オバマ大統領はイラクからアメリカ軍を撤収するかわりに、アフガニスタンに兵力を増派して、力を注ぐことを公約に掲げて当選した。現在、イラクに十四万六千人のアメリカ軍が駐留しているが、まず都市部から引き揚げ、二〇一一年までに完全に撤退することになっている。オバマ政権は向こう二年以内に、アメリカ軍をアフガニスタンに三万人増派することを決定している。
オバマ政権は日本にも、アフガニスタンへ自衛隊を派遣するように求めている。それを受けて、政府部内でアフガニスタンの隣国のウズベキスタンに、支援基地を建設することを検討している。
イラクでは昨年、ブッシュ政権がイラクへアメリカ軍を増派したのが、今のところでは成果をあげて、治安が大きく回復している。一月に催されたイラクの議会選挙では、テロがまったく発生しなかった。
だが、オバマ政権がアフガニスタンで躓(つまづ)く可能性は、相当に高いものがある。イラクにはアメリカ軍にイラク治安部隊を加えれば、六十万人以上の兵力がある。アメリカは新しいイラク軍を装備し、訓練することに努めてきたが、今も刻々と増強されつつある。
アフガニスタンはこれまで十九世紀にアフガニスタンに攻め入ったイギリス軍と、一九七〇年代に侵攻したソ連軍の墓場であってきた。ソ連軍は八九年に撤退することを強いられた。
アフガニスタンは地形が平坦なイラクと違って、険しい山岳が連なっている。イラクにはフセイン政権以前から、安定勢力となる中産階級があるが、アフガニスタンにはない。イラクよりも広い国土に、三万四千人のアメリカ軍とNATO(北大西洋条約機構)ヨーロッパ諸国軍に、アフガニスタンの治安部隊を足しても、二十万人の兵力しかいない。
オバマ大統領を悩ませているイスラム国が、あと二つある。
イランはこの二月にはじめて宇宙衛星の打ち上げに成功した。北朝鮮からテポドン・ミサイルの技術協力をえたものだ。イランが核兵器開発を強行しているのに対して、オバマ政権はもし必要ならば、イランに軍事攻撃を加えることもありうると警告してきた。

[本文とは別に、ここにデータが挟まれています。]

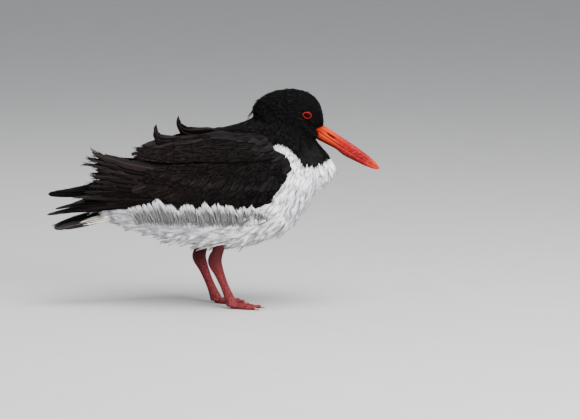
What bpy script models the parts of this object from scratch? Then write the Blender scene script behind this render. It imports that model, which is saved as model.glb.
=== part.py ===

もう一つの国が、パキスタンだ。パキスタンは核武装国家だ。パキスタンは政情が不安定であって、昨年に発足した民主政権がアフガニスタンの過激派タリバンと結ぶイスラム原理主義派によって、倒される可能性がある。
そうなったら、核兵器がイスラム過激派のテロリストの手に渡ることになる。オバマ政権はその場合には、パキスタンに軍事介入せざるをえまい。